Re: Endian Functions

From:
fgothamNO@SPAM.com (Frederick Gotham)
Newsgroups:
comp.std.c++
Date:
Fri, 7 Jul 2006 01:23:59 GMT
Message-ID:
<bsdrg.11176$j7.315206@news.indigo.ie>
Alberto Ganesh Barbati posted:

Frederick Gotham ha scritto:

Bob Bell posted:

I was talking about the fact that after reinterpret_cast'ing the
pointer, you then dereference it.


A char has no trap representations, and so it is safe to access the
bytes of any object in memory as if it were a char, signed char or
unsigned char:


Could you please quote the clause in the C++ standard that guarantees
that?


I was working off common-sense more than anything. Any object of any type
is stored in memory as a finite, fixed-length sequence of bytes, whereby
a byte consists of CHAR_BIT bits.

If the memory is ours to access, then there is no reason why we can't
access it in whatever way we please.

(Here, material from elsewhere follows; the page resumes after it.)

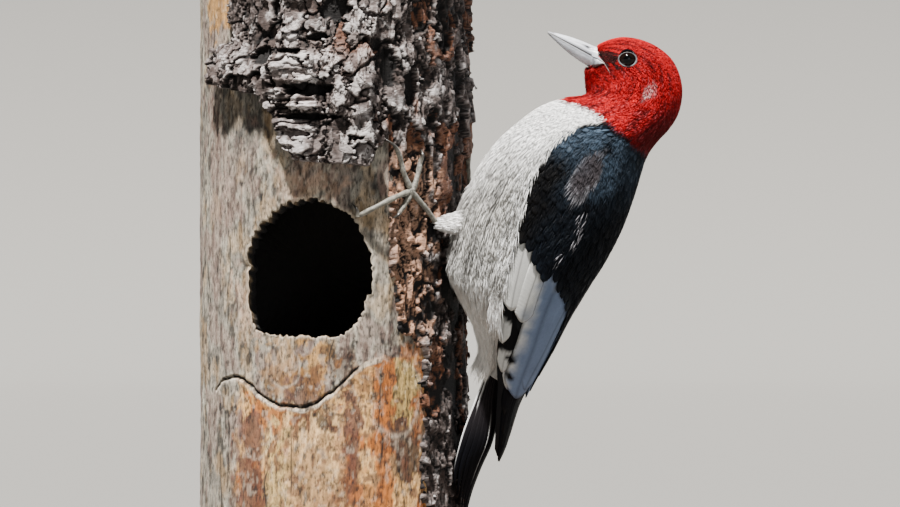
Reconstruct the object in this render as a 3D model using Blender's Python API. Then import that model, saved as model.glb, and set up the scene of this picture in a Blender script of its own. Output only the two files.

Take a look at the following snippet
for instance:

    #include <cstdlib>

    int main()
    {
        void * const p = std::malloc(512);

        if(!p) return -1;

        int *p_int = (int*)p;
        double *p_double = (double*)p;
        void **p_voidptr = (void**)p;

        *p_int = 7;
        *p_double = 42.3;
        *p_voidptr = p_double + 3;

        p_int += 54;

        p_double += 87;

        p_voidptr += 123;

        *p_int = 4235;
        *p_double = 35.2352;
        *p_voidptr = &p_voidptr;

        free(p);
    }

I don't know if the Standard spells it out in black and white that you
can access memory however you like, but I don't think it has to.

PS: C-style casts are of no help, as they are defined in terms of
const_cast/static_cast/reinterpret_cast (5.4/5).


The new-style casts take up too much horizontal screen space.